### Work to be completed:
Repeat the whole listing exactly.
BEGIN Available data
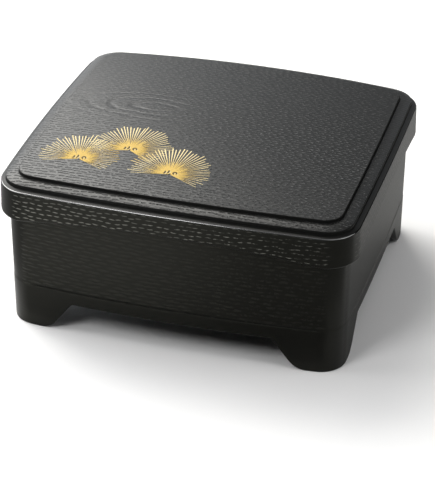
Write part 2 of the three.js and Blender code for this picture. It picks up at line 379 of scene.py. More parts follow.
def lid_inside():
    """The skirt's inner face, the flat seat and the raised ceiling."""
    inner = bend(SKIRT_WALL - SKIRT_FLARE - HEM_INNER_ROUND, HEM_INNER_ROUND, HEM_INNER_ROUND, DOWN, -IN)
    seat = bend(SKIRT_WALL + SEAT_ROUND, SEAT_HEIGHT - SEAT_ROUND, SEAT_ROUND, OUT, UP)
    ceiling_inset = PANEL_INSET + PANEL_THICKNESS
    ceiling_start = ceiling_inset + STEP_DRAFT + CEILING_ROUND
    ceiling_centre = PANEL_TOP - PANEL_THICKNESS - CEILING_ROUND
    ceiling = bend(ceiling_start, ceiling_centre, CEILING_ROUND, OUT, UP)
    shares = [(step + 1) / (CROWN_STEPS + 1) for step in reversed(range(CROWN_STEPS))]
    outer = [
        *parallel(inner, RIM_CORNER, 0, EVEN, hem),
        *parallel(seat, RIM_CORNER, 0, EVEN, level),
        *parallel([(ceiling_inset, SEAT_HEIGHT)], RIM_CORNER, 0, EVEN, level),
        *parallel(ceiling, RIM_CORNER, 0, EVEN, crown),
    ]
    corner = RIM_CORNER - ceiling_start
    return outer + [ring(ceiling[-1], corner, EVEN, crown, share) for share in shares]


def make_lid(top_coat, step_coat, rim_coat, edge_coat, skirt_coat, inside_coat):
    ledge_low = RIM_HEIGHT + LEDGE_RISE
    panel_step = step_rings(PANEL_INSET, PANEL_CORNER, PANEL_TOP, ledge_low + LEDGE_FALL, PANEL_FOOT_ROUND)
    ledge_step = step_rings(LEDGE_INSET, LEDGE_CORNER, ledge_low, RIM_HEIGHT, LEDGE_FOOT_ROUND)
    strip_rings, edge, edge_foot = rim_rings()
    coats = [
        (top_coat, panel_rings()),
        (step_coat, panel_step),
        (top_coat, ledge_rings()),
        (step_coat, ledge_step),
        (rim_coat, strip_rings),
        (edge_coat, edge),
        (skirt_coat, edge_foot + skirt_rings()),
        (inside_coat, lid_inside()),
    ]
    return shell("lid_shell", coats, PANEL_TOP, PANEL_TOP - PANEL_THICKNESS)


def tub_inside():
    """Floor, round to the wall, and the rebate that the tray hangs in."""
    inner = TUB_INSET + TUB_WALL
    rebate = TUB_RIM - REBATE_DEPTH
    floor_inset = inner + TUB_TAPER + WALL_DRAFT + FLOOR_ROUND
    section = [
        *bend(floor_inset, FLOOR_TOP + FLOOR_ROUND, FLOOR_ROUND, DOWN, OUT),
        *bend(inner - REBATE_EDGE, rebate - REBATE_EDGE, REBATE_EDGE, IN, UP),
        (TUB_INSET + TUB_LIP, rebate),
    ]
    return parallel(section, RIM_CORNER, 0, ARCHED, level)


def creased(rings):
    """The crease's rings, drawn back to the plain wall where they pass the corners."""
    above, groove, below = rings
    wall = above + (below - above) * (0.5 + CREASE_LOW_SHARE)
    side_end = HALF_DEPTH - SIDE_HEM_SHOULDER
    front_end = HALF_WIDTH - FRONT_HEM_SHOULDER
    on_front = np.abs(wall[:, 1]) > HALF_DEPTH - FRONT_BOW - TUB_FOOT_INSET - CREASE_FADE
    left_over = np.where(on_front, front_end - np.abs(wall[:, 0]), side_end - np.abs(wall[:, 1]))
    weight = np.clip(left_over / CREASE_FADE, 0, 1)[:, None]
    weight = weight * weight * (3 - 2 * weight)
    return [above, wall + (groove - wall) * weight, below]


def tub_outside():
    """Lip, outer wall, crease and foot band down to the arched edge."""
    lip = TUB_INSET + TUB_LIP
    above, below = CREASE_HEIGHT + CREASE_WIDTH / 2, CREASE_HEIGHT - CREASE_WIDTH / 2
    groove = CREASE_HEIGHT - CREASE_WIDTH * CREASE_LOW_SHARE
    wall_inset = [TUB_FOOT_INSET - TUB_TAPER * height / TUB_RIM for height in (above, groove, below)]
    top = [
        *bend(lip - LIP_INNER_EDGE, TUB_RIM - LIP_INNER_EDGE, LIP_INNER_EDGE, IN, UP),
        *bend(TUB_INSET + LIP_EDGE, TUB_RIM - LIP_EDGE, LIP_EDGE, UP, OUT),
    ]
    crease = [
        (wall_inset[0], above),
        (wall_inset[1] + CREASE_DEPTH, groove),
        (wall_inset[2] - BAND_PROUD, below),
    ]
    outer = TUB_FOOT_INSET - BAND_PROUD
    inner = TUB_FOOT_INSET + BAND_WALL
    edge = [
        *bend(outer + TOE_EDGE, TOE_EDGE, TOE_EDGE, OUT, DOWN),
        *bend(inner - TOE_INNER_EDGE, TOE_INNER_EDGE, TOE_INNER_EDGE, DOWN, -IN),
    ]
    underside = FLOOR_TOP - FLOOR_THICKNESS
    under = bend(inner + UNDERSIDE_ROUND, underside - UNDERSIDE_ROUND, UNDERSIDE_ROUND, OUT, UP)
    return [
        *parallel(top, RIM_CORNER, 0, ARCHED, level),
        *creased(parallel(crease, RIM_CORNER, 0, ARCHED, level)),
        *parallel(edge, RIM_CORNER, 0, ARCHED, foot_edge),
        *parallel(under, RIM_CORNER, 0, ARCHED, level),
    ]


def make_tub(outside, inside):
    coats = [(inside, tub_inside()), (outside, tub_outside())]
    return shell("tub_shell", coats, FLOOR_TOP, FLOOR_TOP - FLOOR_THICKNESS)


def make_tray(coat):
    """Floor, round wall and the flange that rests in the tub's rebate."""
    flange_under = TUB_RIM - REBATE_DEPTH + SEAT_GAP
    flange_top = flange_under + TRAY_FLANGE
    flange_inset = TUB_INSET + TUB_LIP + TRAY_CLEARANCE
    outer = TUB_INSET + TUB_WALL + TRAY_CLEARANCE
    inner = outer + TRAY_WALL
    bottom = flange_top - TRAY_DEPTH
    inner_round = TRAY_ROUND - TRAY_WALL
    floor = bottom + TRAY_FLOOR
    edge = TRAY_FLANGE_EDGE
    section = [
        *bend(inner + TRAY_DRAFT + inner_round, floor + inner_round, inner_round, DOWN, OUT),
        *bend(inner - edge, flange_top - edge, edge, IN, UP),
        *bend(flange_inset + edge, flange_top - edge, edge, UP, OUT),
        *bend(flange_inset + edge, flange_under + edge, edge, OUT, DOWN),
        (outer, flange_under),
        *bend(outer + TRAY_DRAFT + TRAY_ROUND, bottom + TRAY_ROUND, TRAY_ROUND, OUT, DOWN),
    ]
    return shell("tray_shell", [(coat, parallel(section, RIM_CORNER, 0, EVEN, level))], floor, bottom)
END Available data
### Final result:
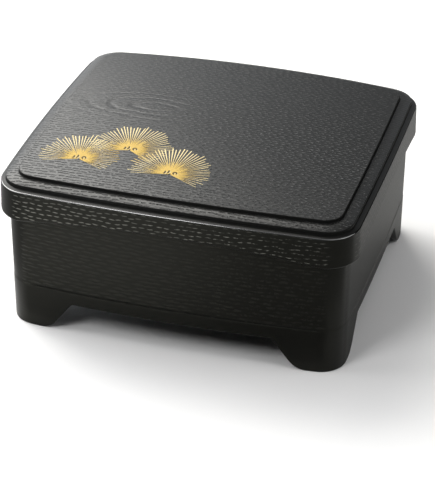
Write part 2 of the three.js and Blender code for this picture. It picks up at line 379 of scene.py. More parts follow.
def lid_inside():
    """The skirt's inner face, the flat seat and the raised ceiling."""
    inner = bend(SKIRT_WALL - SKIRT_FLARE - HEM_INNER_ROUND, HEM_INNER_ROUND, HEM_INNER_ROUND, DOWN, -IN)
    seat = bend(SKIRT_WALL + SEAT_ROUND, SEAT_HEIGHT - SEAT_ROUND, SEAT_ROUND, OUT, UP)
    ceiling_inset = PANEL_INSET + PANEL_THICKNESS
    ceiling_start = ceiling_inset + STEP_DRAFT + CEILING_ROUND
    ceiling_centre = PANEL_TOP - PANEL_THICKNESS - CEILING_ROUND
    ceiling = bend(ceiling_start, ceiling_centre, CEILING_ROUND, OUT, UP)
    shares = [(step + 1) / (CROWN_STEPS + 1) for step in reversed(range(CROWN_STEPS))]
    outer = [
        *parallel(inner, RIM_CORNER, 0, EVEN, hem),
        *parallel(seat, RIM_CORNER, 0, EVEN, level),
        *parallel([(ceiling_inset, SEAT_HEIGHT)], RIM_CORNER, 0, EVEN, level),
        *parallel(ceiling, RIM_CORNER, 0, EVEN, crown),
    ]
    corner = RIM_CORNER - ceiling_start
    return outer + [ring(ceiling[-1], corner, EVEN, crown, share) for share in shares]


def make_lid(top_coat, step_coat, rim_coat, edge_coat, skirt_coat, inside_coat):
    ledge_low = RIM_HEIGHT + LEDGE_RISE
    panel_step = step_rings(PANEL_INSET, PANEL_CORNER, PANEL_TOP, ledge_low + LEDGE_FALL, PANEL_FOOT_ROUND)
    ledge_step = step_rings(LEDGE_INSET, LEDGE_CORNER, ledge_low, RIM_HEIGHT, LEDGE_FOOT_ROUND)
    strip_rings, edge, edge_foot = rim_rings()
    coats = [
        (top_coat, panel_rings()),
        (step_coat, panel_step),
        (top_coat, ledge_rings()),
        (step_coat, ledge_step),
        (rim_coat, strip_rings),
        (edge_coat, edge),
        (skirt_coat, edge_foot + skirt_rings()),
        (inside_coat, lid_inside()),
    ]
    return shell("lid_shell", coats, PANEL_TOP, PANEL_TOP - PANEL_THICKNESS)


def tub_inside():
    """Floor, round to the wall, and the rebate that the tray hangs in."""
    inner = TUB_INSET + TUB_WALL
    rebate = TUB_RIM - REBATE_DEPTH
    floor_inset = inner + TUB_TAPER + WALL_DRAFT + FLOOR_ROUND
    section = [
        *bend(floor_inset, FLOOR_TOP + FLOOR_ROUND, FLOOR_ROUND, DOWN, OUT),
        *bend(inner - REBATE_EDGE, rebate - REBATE_EDGE, REBATE_EDGE, IN, UP),
        (TUB_INSET + TUB_LIP, rebate),
    ]
    return parallel(section, RIM_CORNER, 0, ARCHED, level)


def creased(rings):
    """The crease's rings, drawn back to the plain wall where they pass the corners."""
    above, groove, below = rings
    wall = above + (below - above) * (0.5 + CREASE_LOW_SHARE)
    side_end = HALF_DEPTH - SIDE_HEM_SHOULDER
    front_end = HALF_WIDTH - FRONT_HEM_SHOULDER
    on_front = np.abs(wall[:, 1]) > HALF_DEPTH - FRONT_BOW - TUB_FOOT_INSET - CREASE_FADE
    left_over = np.where(on_front, front_end - np.abs(wall[:, 0]), side_end - np.abs(wall[:, 1]))
    weight = np.clip(left_over / CREASE_FADE, 0, 1)[:, None]
    weight = weight * weight * (3 - 2 * weight)
    return [above, wall + (groove - wall) * weight, below]


def tub_outside():
    """Lip, outer wall, crease and foot band down to the arched edge."""
    lip = TUB_INSET + TUB_LIP
    above, below = CREASE_HEIGHT + CREASE_WIDTH / 2, CREASE_HEIGHT - CREASE_WIDTH / 2
    groove = CREASE_HEIGHT - CREASE_WIDTH * CREASE_LOW_SHARE
    wall_inset = [TUB_FOOT_INSET - TUB_TAPER * height / TUB_RIM for height in (above, groove, below)]
    top = [
        *bend(lip - LIP_INNER_EDGE, TUB_RIM - LIP_INNER_EDGE, LIP_INNER_EDGE, IN, UP),
        *bend(TUB_INSET + LIP_EDGE, TUB_RIM - LIP_EDGE, LIP_EDGE, UP, OUT),
    ]
    crease = [
        (wall_inset[0], above),
        (wall_inset[1] + CREASE_DEPTH, groove),
        (wall_inset[2] - BAND_PROUD, below),
    ]
    outer = TUB_FOOT_INSET - BAND_PROUD
    inner = TUB_FOOT_INSET + BAND_WALL
    edge = [
        *bend(outer + TOE_EDGE, TOE_EDGE, TOE_EDGE, OUT, DOWN),
        *bend(inner - TOE_INNER_EDGE, TOE_INNER_EDGE, TOE_INNER_EDGE, DOWN, -IN),
    ]
    underside = FLOOR_TOP - FLOOR_THICKNESS
    under = bend(inner + UNDERSIDE_ROUND, underside - UNDERSIDE_ROUND, UNDERSIDE_ROUND, OUT, UP)
    return [
        *parallel(top, RIM_CORNER, 0, ARCHED, level),
        *creased(parallel(crease, RIM_CORNER, 0, ARCHED, level)),
        *parallel(edge, RIM_CORNER, 0, ARCHED, foot_edge),
        *parallel(under, RIM_CORNER, 0, ARCHED, level),
    ]


def make_tub(outside, inside):
    coats = [(inside, tub_inside()), (outside, tub_outside())]
    return shell("tub_shell", coats, FLOOR_TOP, FLOOR_TOP - FLOOR_THICKNESS)


def make_tray(coat):
    """Floor, round wall and the flange that rests in the tub's rebate."""
    flange_under = TUB_RIM - REBATE_DEPTH + SEAT_GAP
    flange_top = flange_under + TRAY_FLANGE
    flange_inset = TUB_INSET + TUB_LIP + TRAY_CLEARANCE
    outer = TUB_INSET + TUB_WALL + TRAY_CLEARANCE
    inner = outer + TRAY_WALL
    bottom = flange_top - TRAY_DEPTH
    inner_round = TRAY_ROUND - TRAY_WALL
    floor = bottom + TRAY_FLOOR
    edge = TRAY_FLANGE_EDGE
    section = [
        *bend(inner + TRAY_DRAFT + inner_round, floor + inner_round, inner_round, DOWN, OUT),
        *bend(inner - edge, flange_top - edge, edge, IN, UP),
        *bend(flange_inset + edge, flange_top - edge, edge, UP, OUT),
        *bend(flange_inset + edge, flange_under + edge, edge, OUT, DOWN),
        (outer, flange_under),
        *bend(outer + TRAY_DRAFT + TRAY_ROUND, bottom + TRAY_ROUND, TRAY_ROUND, OUT, DOWN),
    ]
    return shell("tray_shell", [(coat, parallel(section, RIM_CORNER, 0, EVEN, level))], floor, bottom)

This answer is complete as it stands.